Potential donors must be healthy women “of proportionate height and weight (with a BMI under 30),” according to A Jewish Blessing’s website. They must be between the ages of 20 and 32 and of Jewish ancestry, either from their maternal or their paternal side, or both, and they must provide a detailed family health history. Upon receipt of a completed application, information is reviewed in detail by a reproductive endocrinology nurse, a geneticist and a physician.
Once matched with a family, a potential donor is further screened to determine if she is likely to be a good candidate; one who can produce enough healthy eggs for a successful donation cycle and whose cycle, ideally, results in a pregnancy for the family.
Egg donors typically receive $8,000 in compensation.
Sarah has now donated eggs on five separate occasions, and has helped Jewish families in Seattle, Texas, Los Angeles, New York and Miami.
While she has not met any of the recipient families, she did ask to see a photo of Hannah’s children. That photo was exchanged through Weiss.
“The mom was so happy to share the photo,” Sarah said. “And seeing it warmed my heart.”
Hannah said she was more than happy to share the photo with Sarah, although she and Nathan declined to meet her in person.
“For some people, it’s so hard to have kids,” said Sarah, who is now 28. “I’m not ready for babies myself. And I don’t think of it like I gave my baby to someone. I just helped someone have her own baby.”

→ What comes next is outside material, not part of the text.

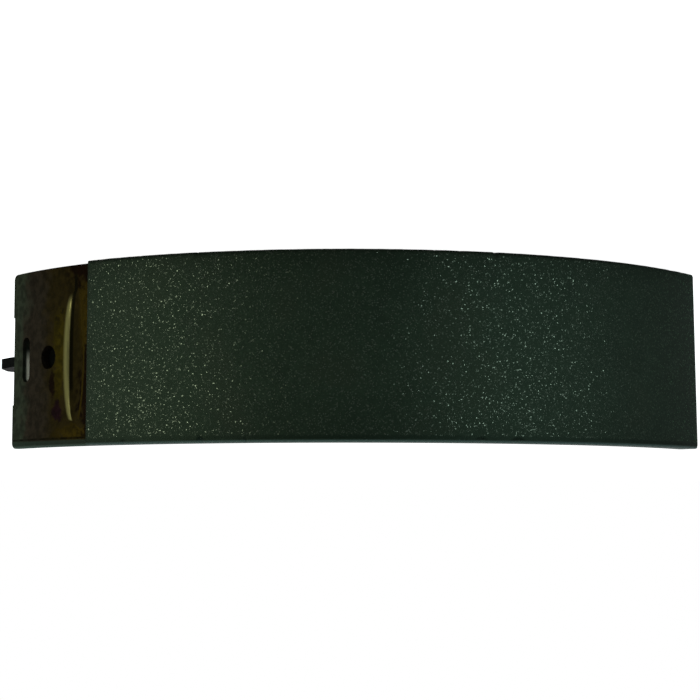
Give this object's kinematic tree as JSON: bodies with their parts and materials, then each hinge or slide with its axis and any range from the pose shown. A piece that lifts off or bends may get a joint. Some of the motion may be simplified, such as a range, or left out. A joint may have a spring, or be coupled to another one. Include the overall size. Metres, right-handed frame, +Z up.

A Jewish Blessing’s team is familiar with Jewish law governing egg donation and surrogacy, said Weiss, who was raised in an Orthodox home, and was educated at a yeshiva.
“A lot of the work we are doing has confusing halachic implications,” she explained. “We help the families access the resources they need. And we work a lot with the PUAH Institute in Israel, that does work with halacha and infertility.”
Weiss and her team carefully track the children that are born with the help of A Jewish Blessing, in order to avoid the risk of consanguinity, she said.
The organization is nearing its “180 baby mark,” Weiss noted. “And there is something beautiful about that.”
Still, while she has found that Jewish women are more likely to agree to be a donor for a Jewish family than a non-Jewish family, there remains a shortage of donors.
“For every donor I have, I am missing 50 donors,” she said. Even more challenging is finding Jewish women to serve as surrogates, she said.
“In 10 years, I have found only three Jewish surrogates,” she noted, adding that a non-Jewish surrogate could necessitate a conversion of the child after birth.
“My hope is to increase awareness for the need for Jewish women to become donors and carriers,” she said. “But I don’t tell any woman that donating eggs and being a carrier is a good idea. You have to be a unique person to do this.”
>> The names of the recipient couple and the egg donor have been changed for this story to protect their privacy.